George Fisher (Adam, Sebastian) was the fourth son of Adam and Christina Fisher of Hampshire County, Va., and the eldest of the three minor sons named in Adam’s will. He came of age about three years after his father’s death, and a court record shows that he received the portion of his inheritance on March 1, 1786. The tax list of 1787 gives his name with three in his family, with four slaves. It is traditional that he went to Germany to study medicine, but nothing to show it to have been a fact has been found.

George Fisher removed to Randolph County, in the Territory of Illinois about 1798, and became a prominent citizen of Kaskaskia. Moses “History of Illinois” states that he was sheriff of Randolph County in 1801. George IV, “Smith’s History of Illinois and her People”, says that he was a member of the Indiana legislature, and was a member of the first Territorial legislature of Illinois. Another authority states that the convention that framed the first Illinois Constitution was held at the home of George Fisher, and it is, of course, a fact that it met at Kaskaskia, in 1812, and George Fisher was chosen Speaker. He was Speaker of the House at the sessions of 1816-17 and of 1817-18.
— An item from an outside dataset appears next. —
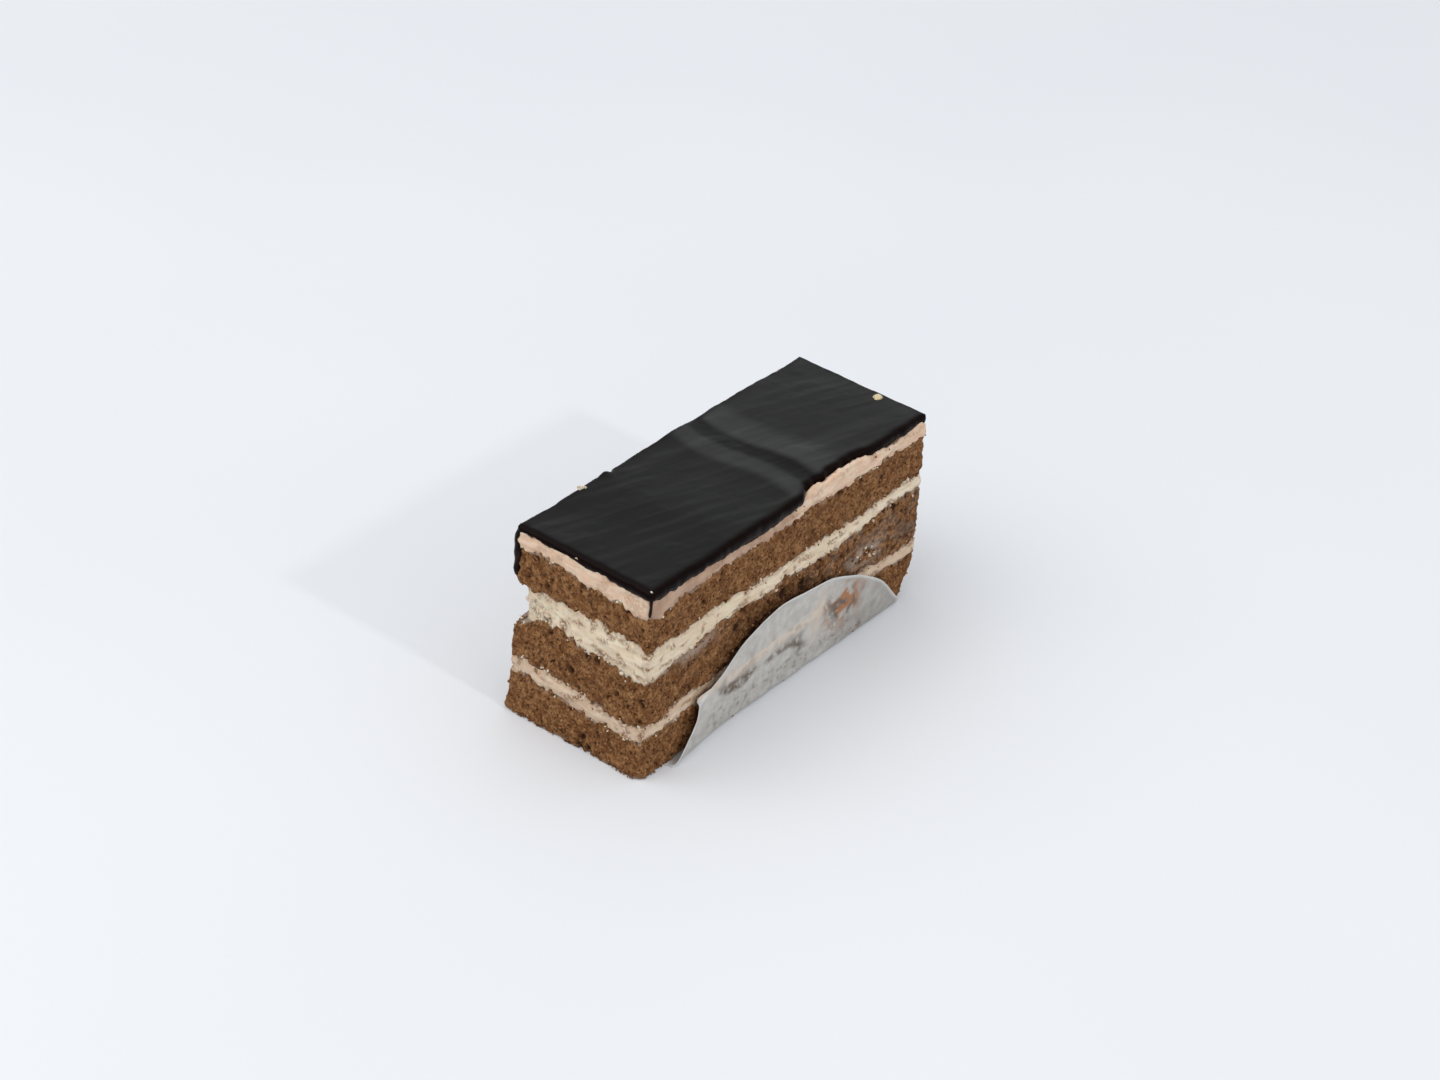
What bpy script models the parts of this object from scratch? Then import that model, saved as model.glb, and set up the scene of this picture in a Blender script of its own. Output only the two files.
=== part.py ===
"""A bar-shaped slice of layered chocolate cake, standing on its greaseproof liner.

Three cocoa sponges and three layers of buttercream lie under a dark chocolate glaze.
Metres, +Z up. X runs along the slice: -X is the near cut end, +X the far one. The origin
is on the table, under the middle of the slice and its liner.
"""

import math
from collections import namedtuple

import bmesh
import bpy
from mathutils import Vector, noise

LENGTH = 0.112
WIDTH = 0.042
CORNER_RADIUS = 0.0012
CORNER_STEPS = 2
OUTLINE_STEP = 0.0031
GAP = 0.0003
RIM = 0.009
SLACK = 1e-6

LINER_THICKNESS = 0.0003
LINER_COLUMNS = 16
FOLD_RADIUS = 0.0012
FOLD_STEPS = 3
FLAP_TOP = 0.0252
FLAP_ROWS = 7
FLAP_PEAK_X = -0.001
NEAR_REACH = 0.040
FAR_REACH = 0.055
NEAR_ARCH = 0.65
FAR_ARCH = 0.75
FLAP_BULGE = 0.0015
FLAP_RIPPLE = 0.0003
NEAR_TONGUE = 0.006
FAR_TONGUE = 0.007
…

Dr. George Fisher, according to another reliable History of Randolph County removed from the village in 1808 and bought a farm “at the ford of the bluff six miles above Kaskaskia on the Prairie du Roche road.” A short time after he moved to his farm, smallpox broke out in the vicinity of Kaskaskia. and Dr. Fisher built a hospital on his farm, and there the greater part of the French population passed through the dangerous malady under his skillful treatment. The American settlement escaped the epidemic due to the fact that guards were placed on the outskirts of all the villages, and that Dr. Fisher received and cared for all that were afflicted with the disease.

Dr. George Fisher served in the War of 1812 as surgeon in Stephenson’s Brigade. He was an active Mason and helped to organize a Lodge at Kaskaskia. He died in 1820. His estate was large, and litigation lasted for years. His son Jacob was Executor of his will.

So much confusion exists as to whether or not he was the George Fisher who married Elizabeth Conrad, and went first to Pendleton County, Va., that the compiler has decided to omit any attempt to name his children.